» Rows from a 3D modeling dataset
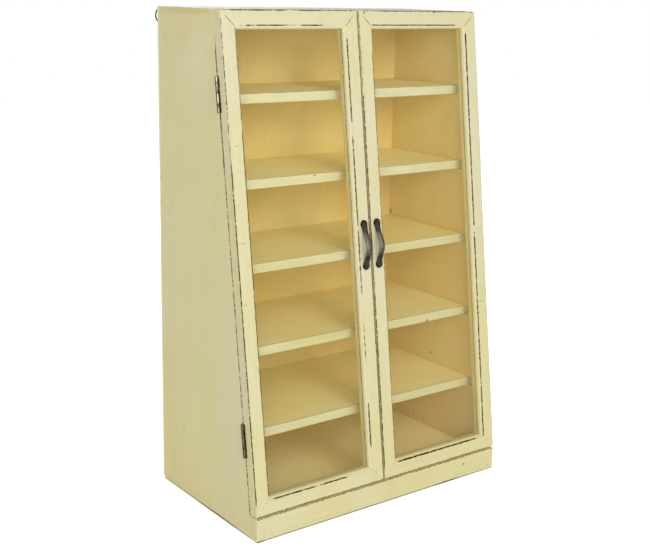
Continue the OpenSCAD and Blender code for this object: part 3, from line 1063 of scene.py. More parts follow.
@dataclass(frozen=True)
class HingeSizes:
    """Sizes of the butt hinges in millimetres.

    Attributes:
        length: Length of a leaf.
        lower_rise: Rise of the lower hinge above the door's lower end.
        upper_drop: Drop of the upper hinge from the door's upper end.
        out: Distance of the pin outside the case's side.
        ahead: Distance of the pin before the case's own front.
        reach: Width of the recess for a leaf.
        leaf_depth: Depth of that recess.
        groove_r: Radius of the room round the barrel.
        play: Play at each end of a leaf.
        worn_width: Half width of the dark ring round the barrel, painted shade of its groove.
        worn: Rub of that ring, which brings the dark wood through.
    """

    length: float = 50.0
    lower_rise: float = 87.0
    upper_drop: float = 89.0
    out: float = 1.3
    ahead: float = 0.5
    reach: float = 14.9
    leaf_depth: float = 0.85
    groove_r: float = 3.05
    play: float = 0.2
    worn_width: float = 1.5
    worn: float = 1.2

    def spans(self) -> Array:
        """Rises at which each recess starts and ends, as one row for each hinge."""
        low = np.array([SIZES.door_lo + self.lower_rise, SIZES.door_hi - self.upper_drop - self.length])
        return np.column_stack([low - self.play, low + self.length + self.play])

    def room(self, out: Array, back: Array, there: Array, rub: Array) -> tuple[Array, Array]:
        """Room for the barrel, and a dark ring of painted shade round it.

        Formula: a point nearer the pin than the groove's radius is pushed out to that radius. The rub
        falls off with the distance from the groove, as a bell curve.

        Args:
            out: Distance of each point from the pin, across the front.
            back: Its distance from the pin, square to the front.
            there: Whether it lies between the recess's ends.
            rub: Its rub so far.

        Returns:
            The new rub, and how many times its old distance each point lies from the pin.
        """
        gap = np.hypot(out, back)
        past = np.maximum(gap - self.groove_r, 0)
        # Painted shade: dark wood colour round the barrel, for the shade in its groove.
        worn = np.maximum(rub, self.worn * there * np.exp(-((past / self.worn_width) ** 2)))
        push = np.where(there & (gap < self.groove_r), self.groove_r / np.maximum(gap, 0.1), 1.0)
        return worn, push


HINGE = HingeSizes()


@dataclass
class Board:
    """Board that runs along X with one section in Y and Z, its arrises rounded over.

    Attributes:
        node: CAD node that the board stands for.
        section: Corners of the section as (y, z), in order.
        x_from: Left end.
        x_to: Right end.
        material: Its finish.
        radius: Rounding of its arrises.
        wear: Rub at the arrises.
        wear_width: Half width of its worn lines.
        worn_above: Height below which no arris is worn.
        ends_worn: Rub at the end faces' arrises, as a share of the wear.
        end_reach: How far from the end faces that share counts.
    """

    node: str
    section: list[tuple[float, float]]
    x_from: float
    x_to: float
    material: Material
    radius: float = 0.8
    wear: float = 0.35
    wear_width: float = 1.2
    worn_above: float = -1.0
    ends_worn: float = 1.0
    end_reach: float = 1.5

    def surface(self) -> Surface:
        """The board's surface.

        Formula: the section's outline is carried along X. Near each end the stations go through a quarter
        turn: a station lies from the end by the rounding times one less the sine of its angle, and the
        outline there keeps the cosine as the share of its own rounding.

        Returns:
            The surface in the case's own axes.
        """
        outline = Outline.rounded([(y, z, self.radius) for y, z in self.section], BOARD_PITCH)
        ends = self.radius * (1 - np.sin(END_ANGLES))
        length = self.x_to - self.x_from
        middle = self.radius + marks(length - 2 * self.radius, BOARD_PITCH)
        along = np.concatenate([ends, middle, length - ends[::-1]])
        along[0], along[-1] = 0.0, length
        drawn = np.cos(END_ANGLES)
        share = np.concatenate([drawn, np.ones(len(middle)), drawn[::-1]])
        rings = outline.shrunk(share)
        x = np.repeat(self.x_from + along, rings.shape[1])
        flat = np.column_stack([x, rings.reshape(-1, 2)])
        distances = self.face_distances(flat)
        at_end = np.exp(-((distances[:, -2:].min(1) / self.end_reach) ** 2))
        wear = self.wear * (1 - (1 - self.ends_worn) * at_end) * (flat[:, 2] > self.worn_above)
        rub = arris_rub(distances, wear, self.wear_width)
        flat = ripple(flat, amount=0.07, wave=170, seed=len(self.node))
        corner = np.array(self.section)
        low, high = (self.x_from, *corner.min(0)), (self.x_to, *corner.max(0))
        flat = np.clip(flat, low, high)
        return Surface.loft(flat.reshape(*rings.shape[:2], 3), rub)

    def face_distances(self, points: Array) -> Array:
        """Distance of each point inside each of the board's faces.

        Args:
            points: Rows of x, y and height.

        Returns:
            Points by faces, the two end faces last.
        """
        corner = np.array(self.section)
        edge = np.roll(corner, -1, 0) - corner
        normal = np.stack([-edge[:, 1], edge[:, 0]], 1) / np.linalg.norm(edge, axis=1, keepdims=True)
        normal *= np.sign(((corner.mean(0) - corner) * normal).sum(1))[:, None]
        sides = ((points[:, None, 1:] - corner[None]) * normal[None]).sum(2)
        return np.column_stack([sides, points[:, 0] - self.x_from, self.x_to - points[:, 0]])

    def build(self) -> Object:
        """Makes the board, lets it ride on the case and hides the CAD node.

        Returns:
            The board's object.
        """
        made = self.surface().to_object(f"{self.node}_board", self.material)
        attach(made, "case")
        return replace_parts(made, self.node)


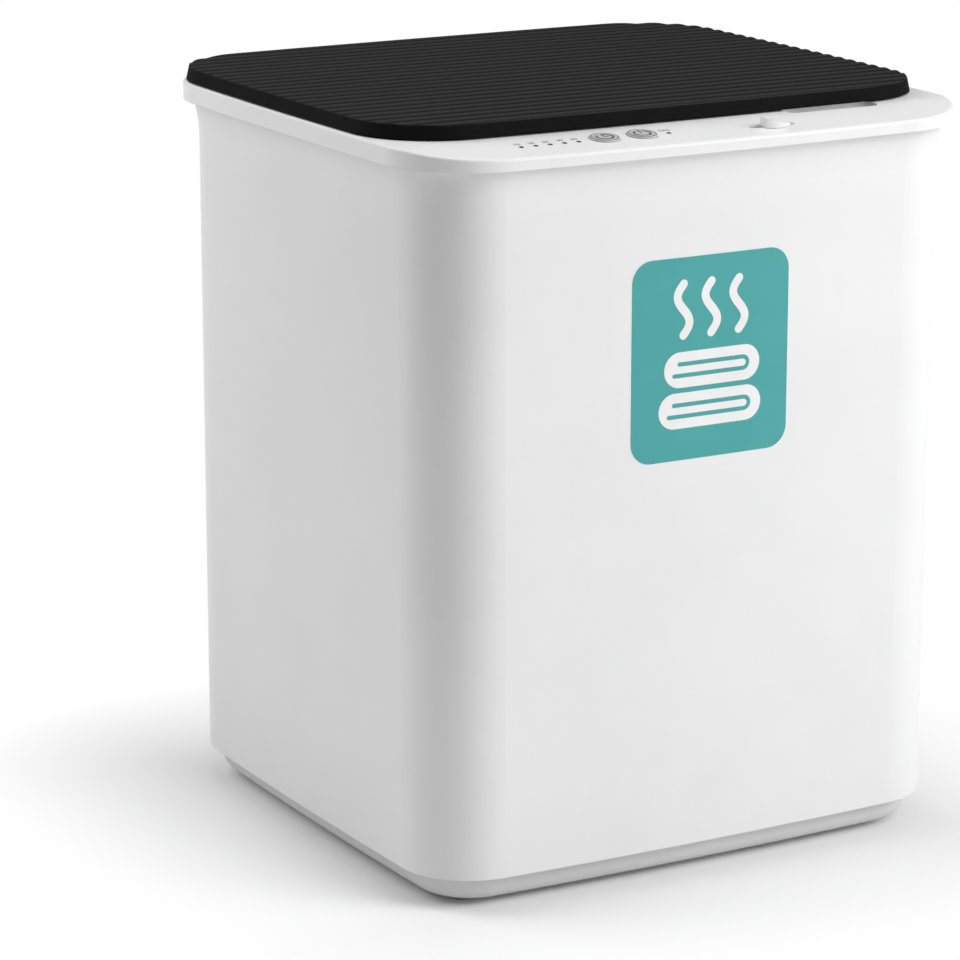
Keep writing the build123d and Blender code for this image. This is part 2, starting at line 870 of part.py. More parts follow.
def under_ribs():
    """Everything under the lid's top: a flat front band, then wide crests and narrow troughs."""
    crest = rib_pitch * rib_crest_share
    trough = rib_pitch - crest
    edge = lid_top - rib_depth * rib_crest_share
    low = lid_bottom - lid_height
    front = strip_front - lid_height
    count = int((lid_rear - rib_start) / rib_pitch) + 1
    curves = [Polyline((front, lid_top), (rib_start - rib_depth, lid_top), (rib_start, edge))]
    y = rib_start
    for _ in range(count):
        middle = y + trough
        end = y + rib_pitch
        curves.append(ThreePointArc((y, edge), (y + trough / 2, lid_top - rib_depth), (middle, edge)))
        curves.append(ThreePointArc((middle, edge), (middle + crest / 2, lid_top), (end, edge)))
        y = end
    curves.append(Polyline((y, edge), (y, low), (front, low), (front, lid_top)))
    side = Plane(origin=(-rim_width, 0, 0), x_dir=(0, 1, 0), z_dir=(1, 0, 0))
    return extrude(side * make_face(curves), amount=2 * rim_width)


def lid_cover():
    cover = lid_shape(0, lid_bottom, lid_top + cut_over) & under_ribs()
    cover -= lid_shape(-lid_wall, lid_bottom - cut_over, lid_skin)
    bite = lid_skin + lid_boss_bite
    for x, y in lid_screw_places():
        cover += post(x, y, liner_top, bite, lid_boss_side)
        cover -= rod(x, y, lid_bottom, bite, small_screw_radius + shaft_gap)
    for x0, x1 in lid_knuckle_spans():
        web = block(x0, x1, hinge_y - lid_web_reach, hinge_y, lid_bottom, bite)
        cover += across(knuckle_radius, x0, x1) + web
    gap = knuckle_side_gap
    for x0, x1 in hinge_spans():
        cover -= across(knuckle_radius + knuckle_round_gap, x0 - gap, x1 + gap)
        cover -= block(x0 - gap, x1 + gap, hinge_y - hinge_web_half, lid_rear + cut_over,
                       lid_bottom - cut_over, hinge_z)
    for x0, x1 in hinge_ends():
        cover -= across(pin_radius + shaft_gap, x0, x1)
    return cover


def lid_screw_places():
    return [(s * lid_screw_x, y) for s in (-1, 1) for y in (lid_screw_front, lid_screw_rear)]


def lid_liner():
    """The lid's underside: a flat panel and a shallow hollow plug that reaches into the bucket."""
    over = liner_top + cut_over
    under = liner_bottom - cut_over
    liner = lid_shape(-lid_wall - fit_gap, liner_bottom, liner_top)
    tub = slab(bucket_outline(-plug_gap), plug_bottom, liner_top)
    liner += chamfer(tub.edges().group_by(Axis.Z)[0], plug_edge)
    hollow = slab(bucket_outline(-plug_gap - liner_wall), plug_bottom + liner_wall, over)
    liner -= chamfer(hollow.edges().group_by(Axis.Z)[0], plug_edge - liner_wall / 2)
    for x, y in lid_screw_places():
        liner -= rod(x, y, under, over, small_screw_radius + screw_gap)
    for x0, x1 in hinge_ends():
        liner -= block(x0 - hinge_room, x1 + hinge_room, hinge_y - lid_web_reach - fit_gap,
                       lid_rear + cut_over, under, over)
    gap = catch_slot_gap
    half = catch_thickness / 2 + gap
    liner -= block(catch_left - gap, catch_left + catch_stem_width + gap, catch_y - half,
                   catch_y + half, under, over)
    return liner


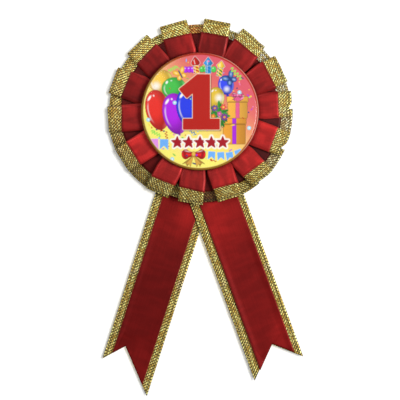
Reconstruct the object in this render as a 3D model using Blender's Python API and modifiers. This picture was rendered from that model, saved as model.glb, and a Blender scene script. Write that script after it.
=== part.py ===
"""Award ribbon: a button badge on a pleated ribbon rosette, with two ribbon tails and a bar pin behind.

Frame: metres, X to the right as seen from the front, Z up, the front faces -Y.
The origin is the centre of the backing felt's rear face, straight behind the middle of the button.
"Height" below means distance forward from that rear face, towards -Y.
"""

import math

import bpy
import bmesh
from mathutils import Matrix, Vector

MM = 0.001
GAP = 0.3 * MM  # clearance between neighbouring solids
TURN_STEPS = 40  # facets round every large turned piece

# Ribbon stock, laid in two layers everywhere: wide lurex below, narrower satin on top.
LUREX_WIDTH = 25.6 * MM
SATIN_WIDTH = 18.3 * MM
RIBBON_THICK = 0.3 * MM

# Layer heights from the back to the front.
FELT_RADIUS, FELT_THICK = 28.0 * MM, 1.2 * MM
TAIL_FIRST = FELT_THICK + GAP  # height of the rearmost tail ribbon
TAIL_STEP = RIBBON_THICK + GAP
TAIL_GLUE = TAIL_FIRST + 4 * TAIL_STEP
CARD_HEIGHT = TAIL_GLUE + RIBBON_THICK + GAP
CARD_RADIUS, CARD_THICK = 29.0 * MM, 0.8 * MM
TAIL_PAD = (14 * MM, 12 * MM)  # length and width of the glue between the crossed tails and the card
FELT_BEAD_INNER, FELT_BEAD_OUTER = 17.0 * MM, 22.0 * MM  # the arc of glue between the felt and the card
FELT_BEAD_ANGLE = 100  # where it ends on both sides, in degrees from the top, clear of the tails
PLEAT_HEIGHT = CARD_HEIGHT + CARD_THICK + GAP  # rear of the lurex pleats

# The rosette: box pleats at these angles, in degrees clockwise from the top as seen from the front.
PLEAT_ANGLES = (11, 36, 62, 85, 111, 137, 161, 186, 208, 238, 265, 290, 317, 343)
PLEAT_INNER = 19.0 * MM
PLEAT_HALF_WIDTH = 6.1 * MM
LUREX_PANEL_REACH, LUREX_VALLEY_REACH = 43.4 * MM, 41.6 * MM
SATIN_PANEL_REACH, SATIN_VALLEY_REACH = 37.0 * MM, 35.6 * MM
PLEAT_ROWS = 3
SHEET_THICK = 0.4 * MM
FOOT_SPREAD = 0.15 * MM  # how far the foot of a panel's side stands out from its top edge
PANEL_RISE_INNER, PANEL_RISE_OUTER = 1.0 * MM, 2.4 * MM  # lurex panel top over the pleats' rear face
SATIN_LOFT_INNER, SATIN_LOFT_OUTER = 0.5 * MM, 1.1 * MM  # thickness of a satin panel

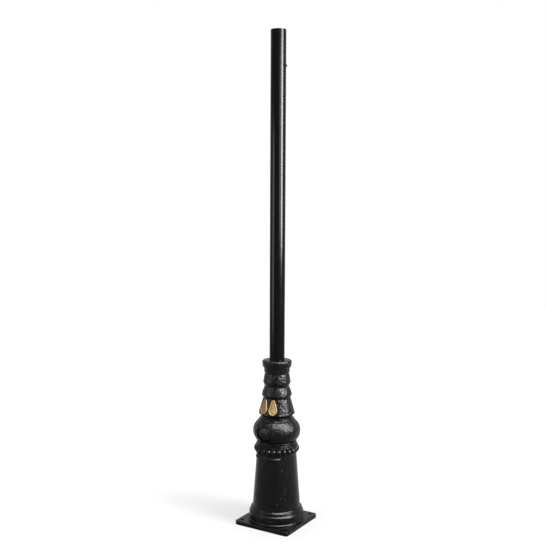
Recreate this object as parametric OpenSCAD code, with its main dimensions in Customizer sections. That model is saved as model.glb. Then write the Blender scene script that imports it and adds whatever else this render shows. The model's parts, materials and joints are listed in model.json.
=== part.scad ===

» AIM
Collect each line above holding the string "render".

» OUTPUT OF THE EXERCISE
Reconstruct the object in this render as a 3D model using Blender's Python API and modifiers. This picture was rendered from that model, saved as model.glb, and a Blender scene script. Write that script after it.
Recreate this object as parametric OpenSCAD code, with its main dimensions in Customizer sections. That model is saved as model.glb. Then write the Blender scene script that imports it and adds whatever else this render shows. The model's parts, materials and joints are listed in model.json.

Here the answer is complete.